Yes, it is really "THAT SIMPLE". But after enabling SU+J, I ran a "fsck" on the filesystem in question and I was asked wether I want to enable journaling and I had to type either n for NO or y for YES. One can avoid this by issuing "fsck -y". This is for selective enabling SU+J. If your're about to enable a bunch of filesystems, boot box in in singleuser, then type "tunefs -j enable /dev/gpt/blabla or whatever your partition in question is located at or simply the last mountpoint referred to in /etc/fstab.After having done this, issuing the command "fsck -y" performs a filsesystem check and enables SU+J. It is assumed, that suoftupdates are configured in the kernel via "options SOFTUPDATES", which is at least default in FreeBSD's GENERIC kernel config file for FreeBSD 9.0 and 8.2, as far as I know. And it is assumed that the filesystem in question on which you are about to enable softupdates-journaling already has softupdates enabled. If this isn't the case, perform all the steps above execpt issuing the tunefs-command sequence as follows: tunefs -n enable -j enable /dev/gpart/fsystem (/dev/gpt/ is used in my case since I switched on UFS2 filesystems to
GPT partition tables). Beware! when reading the
man page of tunefs, the first option for journaling that comes to your field of view is the capitalized "-J" which stands for journaling via GEOM/GJOURNAL, another method. Scroll further and you'll pick up the lower letter "-j", which is the option we are talking
about here. It is a little bit confusing for the first approach).

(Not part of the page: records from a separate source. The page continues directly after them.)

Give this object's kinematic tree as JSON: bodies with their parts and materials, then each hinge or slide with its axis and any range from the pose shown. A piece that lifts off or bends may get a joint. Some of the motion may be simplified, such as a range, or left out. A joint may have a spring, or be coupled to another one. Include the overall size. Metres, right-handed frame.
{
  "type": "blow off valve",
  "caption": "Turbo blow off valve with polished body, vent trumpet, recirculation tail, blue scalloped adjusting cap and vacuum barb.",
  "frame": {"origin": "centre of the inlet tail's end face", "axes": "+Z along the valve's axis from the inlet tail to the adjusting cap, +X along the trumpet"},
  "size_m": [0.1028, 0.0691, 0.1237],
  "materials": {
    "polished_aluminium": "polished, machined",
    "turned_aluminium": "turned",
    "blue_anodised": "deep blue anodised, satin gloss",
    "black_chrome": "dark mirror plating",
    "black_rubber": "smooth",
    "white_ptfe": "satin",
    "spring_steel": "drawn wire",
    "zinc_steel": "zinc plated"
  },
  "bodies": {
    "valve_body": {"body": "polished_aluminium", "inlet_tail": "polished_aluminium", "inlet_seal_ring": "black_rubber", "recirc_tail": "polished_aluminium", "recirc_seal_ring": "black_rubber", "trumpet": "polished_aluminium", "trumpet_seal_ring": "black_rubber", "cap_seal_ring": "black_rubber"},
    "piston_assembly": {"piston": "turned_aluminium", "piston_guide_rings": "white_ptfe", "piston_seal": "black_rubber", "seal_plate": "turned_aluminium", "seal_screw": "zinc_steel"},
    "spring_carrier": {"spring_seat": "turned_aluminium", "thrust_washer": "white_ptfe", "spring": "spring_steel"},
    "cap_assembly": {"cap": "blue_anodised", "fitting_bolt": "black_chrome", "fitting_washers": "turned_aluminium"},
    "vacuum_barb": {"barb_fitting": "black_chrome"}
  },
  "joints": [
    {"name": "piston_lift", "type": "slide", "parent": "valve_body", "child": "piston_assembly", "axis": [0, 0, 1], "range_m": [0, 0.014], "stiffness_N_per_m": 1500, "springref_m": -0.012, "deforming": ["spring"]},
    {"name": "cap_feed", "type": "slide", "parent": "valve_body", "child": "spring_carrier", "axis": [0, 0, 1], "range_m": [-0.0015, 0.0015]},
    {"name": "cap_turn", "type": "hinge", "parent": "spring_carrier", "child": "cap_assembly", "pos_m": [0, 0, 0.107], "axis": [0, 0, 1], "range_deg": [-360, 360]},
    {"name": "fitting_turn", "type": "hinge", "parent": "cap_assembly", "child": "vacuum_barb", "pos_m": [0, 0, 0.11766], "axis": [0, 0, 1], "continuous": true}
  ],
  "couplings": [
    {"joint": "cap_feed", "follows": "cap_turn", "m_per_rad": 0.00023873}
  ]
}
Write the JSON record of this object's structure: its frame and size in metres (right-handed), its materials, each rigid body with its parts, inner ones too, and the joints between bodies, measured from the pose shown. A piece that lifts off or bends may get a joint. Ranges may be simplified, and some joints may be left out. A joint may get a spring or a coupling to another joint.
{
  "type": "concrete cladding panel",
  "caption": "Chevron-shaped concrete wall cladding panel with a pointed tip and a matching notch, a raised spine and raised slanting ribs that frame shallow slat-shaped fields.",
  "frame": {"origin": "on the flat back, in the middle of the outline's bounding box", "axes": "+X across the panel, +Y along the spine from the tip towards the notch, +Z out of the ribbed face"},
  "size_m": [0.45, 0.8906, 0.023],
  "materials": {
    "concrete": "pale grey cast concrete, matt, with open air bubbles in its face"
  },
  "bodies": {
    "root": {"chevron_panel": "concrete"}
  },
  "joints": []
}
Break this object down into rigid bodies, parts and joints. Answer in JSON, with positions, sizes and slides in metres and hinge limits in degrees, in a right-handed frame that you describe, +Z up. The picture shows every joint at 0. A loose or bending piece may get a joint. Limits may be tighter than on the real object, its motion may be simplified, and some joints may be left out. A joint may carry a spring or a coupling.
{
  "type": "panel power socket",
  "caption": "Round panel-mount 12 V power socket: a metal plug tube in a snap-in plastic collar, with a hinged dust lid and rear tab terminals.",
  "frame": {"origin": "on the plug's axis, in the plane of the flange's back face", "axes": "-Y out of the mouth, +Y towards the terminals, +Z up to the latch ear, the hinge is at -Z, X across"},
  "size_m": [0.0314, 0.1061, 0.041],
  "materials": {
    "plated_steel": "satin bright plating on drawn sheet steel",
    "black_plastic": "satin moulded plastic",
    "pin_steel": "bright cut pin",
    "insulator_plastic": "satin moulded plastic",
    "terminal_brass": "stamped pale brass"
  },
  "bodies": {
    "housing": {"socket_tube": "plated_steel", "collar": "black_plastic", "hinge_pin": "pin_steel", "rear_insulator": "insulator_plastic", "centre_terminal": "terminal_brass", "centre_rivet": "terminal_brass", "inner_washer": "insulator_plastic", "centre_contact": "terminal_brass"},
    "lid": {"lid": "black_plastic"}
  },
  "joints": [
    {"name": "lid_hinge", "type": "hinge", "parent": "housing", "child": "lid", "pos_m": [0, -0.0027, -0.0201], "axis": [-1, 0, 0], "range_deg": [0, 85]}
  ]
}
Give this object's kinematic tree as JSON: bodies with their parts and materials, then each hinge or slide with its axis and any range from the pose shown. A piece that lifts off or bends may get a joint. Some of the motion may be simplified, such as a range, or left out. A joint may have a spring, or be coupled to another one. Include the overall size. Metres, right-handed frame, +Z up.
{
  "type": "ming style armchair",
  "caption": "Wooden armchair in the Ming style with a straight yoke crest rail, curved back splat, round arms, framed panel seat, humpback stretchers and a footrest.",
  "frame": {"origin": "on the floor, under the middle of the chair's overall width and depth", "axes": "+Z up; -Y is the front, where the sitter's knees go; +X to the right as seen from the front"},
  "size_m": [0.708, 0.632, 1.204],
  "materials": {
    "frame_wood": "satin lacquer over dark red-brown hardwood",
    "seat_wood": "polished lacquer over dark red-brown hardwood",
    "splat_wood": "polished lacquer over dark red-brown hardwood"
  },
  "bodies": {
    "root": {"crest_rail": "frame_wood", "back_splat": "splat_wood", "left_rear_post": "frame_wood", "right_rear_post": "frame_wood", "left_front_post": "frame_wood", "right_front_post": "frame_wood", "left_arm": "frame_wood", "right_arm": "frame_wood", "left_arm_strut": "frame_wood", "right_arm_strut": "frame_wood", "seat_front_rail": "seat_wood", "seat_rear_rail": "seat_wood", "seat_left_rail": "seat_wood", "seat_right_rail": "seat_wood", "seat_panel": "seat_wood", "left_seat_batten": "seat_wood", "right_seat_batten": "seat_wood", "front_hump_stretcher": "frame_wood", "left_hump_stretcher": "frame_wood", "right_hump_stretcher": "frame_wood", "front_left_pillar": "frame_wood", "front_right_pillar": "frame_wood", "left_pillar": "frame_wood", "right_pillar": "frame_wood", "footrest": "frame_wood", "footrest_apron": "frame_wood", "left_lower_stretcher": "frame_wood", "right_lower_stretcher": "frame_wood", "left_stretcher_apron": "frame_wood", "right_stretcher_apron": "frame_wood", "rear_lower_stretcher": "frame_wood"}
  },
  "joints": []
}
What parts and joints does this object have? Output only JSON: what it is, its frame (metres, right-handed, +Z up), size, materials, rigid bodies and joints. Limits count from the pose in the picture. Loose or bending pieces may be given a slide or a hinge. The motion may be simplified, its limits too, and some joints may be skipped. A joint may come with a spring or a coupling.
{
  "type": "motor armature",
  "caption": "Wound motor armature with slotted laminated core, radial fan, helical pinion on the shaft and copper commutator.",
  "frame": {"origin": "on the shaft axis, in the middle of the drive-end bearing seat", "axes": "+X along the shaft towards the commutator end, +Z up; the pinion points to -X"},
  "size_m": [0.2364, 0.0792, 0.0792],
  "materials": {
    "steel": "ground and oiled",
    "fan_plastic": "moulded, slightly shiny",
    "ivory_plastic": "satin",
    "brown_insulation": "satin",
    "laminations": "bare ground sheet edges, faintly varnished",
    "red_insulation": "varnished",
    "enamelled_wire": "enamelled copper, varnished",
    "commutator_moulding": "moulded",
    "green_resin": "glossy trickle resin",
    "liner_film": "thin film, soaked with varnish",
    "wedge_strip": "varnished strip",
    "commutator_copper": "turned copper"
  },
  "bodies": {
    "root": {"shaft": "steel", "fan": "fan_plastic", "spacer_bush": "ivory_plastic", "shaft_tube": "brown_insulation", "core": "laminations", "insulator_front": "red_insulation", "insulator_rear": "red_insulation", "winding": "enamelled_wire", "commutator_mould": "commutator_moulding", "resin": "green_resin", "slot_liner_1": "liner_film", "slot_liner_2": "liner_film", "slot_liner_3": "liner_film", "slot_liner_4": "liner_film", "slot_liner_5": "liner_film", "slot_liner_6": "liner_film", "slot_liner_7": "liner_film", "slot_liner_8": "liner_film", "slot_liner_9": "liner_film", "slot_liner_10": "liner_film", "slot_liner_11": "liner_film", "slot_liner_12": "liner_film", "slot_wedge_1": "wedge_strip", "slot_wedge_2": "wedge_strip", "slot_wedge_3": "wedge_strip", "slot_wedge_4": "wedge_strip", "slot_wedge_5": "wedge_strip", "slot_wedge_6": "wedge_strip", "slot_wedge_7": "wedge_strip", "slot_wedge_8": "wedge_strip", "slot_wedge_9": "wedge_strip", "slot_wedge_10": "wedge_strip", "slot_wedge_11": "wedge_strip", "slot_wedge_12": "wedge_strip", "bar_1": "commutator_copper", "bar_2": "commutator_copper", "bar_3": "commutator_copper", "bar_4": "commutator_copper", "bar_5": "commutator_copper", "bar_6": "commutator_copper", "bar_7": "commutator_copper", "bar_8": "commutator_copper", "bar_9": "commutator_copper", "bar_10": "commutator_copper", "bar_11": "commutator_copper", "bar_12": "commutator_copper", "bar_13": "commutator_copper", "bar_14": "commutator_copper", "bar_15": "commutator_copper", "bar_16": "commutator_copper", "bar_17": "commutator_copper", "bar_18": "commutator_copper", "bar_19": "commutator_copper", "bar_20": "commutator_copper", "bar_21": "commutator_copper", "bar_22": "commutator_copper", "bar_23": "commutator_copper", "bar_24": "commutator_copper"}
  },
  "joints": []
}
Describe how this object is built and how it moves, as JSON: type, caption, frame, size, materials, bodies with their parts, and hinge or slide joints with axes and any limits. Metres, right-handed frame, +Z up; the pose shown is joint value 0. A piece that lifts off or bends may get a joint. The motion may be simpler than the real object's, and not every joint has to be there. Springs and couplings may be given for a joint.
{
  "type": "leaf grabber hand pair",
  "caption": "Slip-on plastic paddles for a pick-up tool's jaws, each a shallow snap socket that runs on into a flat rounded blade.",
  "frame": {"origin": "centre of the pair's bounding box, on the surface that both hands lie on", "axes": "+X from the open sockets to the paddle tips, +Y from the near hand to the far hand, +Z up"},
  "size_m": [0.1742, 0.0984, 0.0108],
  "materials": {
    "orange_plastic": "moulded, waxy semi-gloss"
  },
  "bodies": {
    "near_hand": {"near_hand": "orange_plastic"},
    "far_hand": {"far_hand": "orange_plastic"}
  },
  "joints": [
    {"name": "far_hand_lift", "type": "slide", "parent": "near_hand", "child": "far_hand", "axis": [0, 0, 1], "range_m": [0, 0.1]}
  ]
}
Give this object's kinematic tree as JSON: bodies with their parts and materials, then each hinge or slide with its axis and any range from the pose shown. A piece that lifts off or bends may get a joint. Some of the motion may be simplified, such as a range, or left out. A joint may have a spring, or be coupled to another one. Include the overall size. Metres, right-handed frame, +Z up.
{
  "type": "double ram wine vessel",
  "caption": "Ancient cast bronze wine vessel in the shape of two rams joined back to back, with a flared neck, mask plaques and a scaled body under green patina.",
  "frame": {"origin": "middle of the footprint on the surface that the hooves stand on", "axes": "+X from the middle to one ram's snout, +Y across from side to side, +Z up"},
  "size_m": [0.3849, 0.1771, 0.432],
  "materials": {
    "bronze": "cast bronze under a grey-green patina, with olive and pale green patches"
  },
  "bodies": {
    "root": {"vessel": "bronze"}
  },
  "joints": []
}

Once done, you can force on a non-important, big filesystem a crash. I switched of one of my server boxes with a 3 TB harddrive for test purposes and was amazed how fast, compared to
unjournaled UFS2, the fsck now is performed.
Since *BSDs UFS2/FFS filesystem is still, even for large disks/partitons, a competetive filesystem and still a slightly better performing filesystem compared to ZFS and its memory consumption, this efford is really worth "a must have". I'm simply overwealmed at this moment by this little pieces of more security and performance (in case of a crash on / and large partitions). A small piece, a great effect - I think. maybe naiv thinking, but who cares. Thanks to those who gave this pieces of bonbon to the community.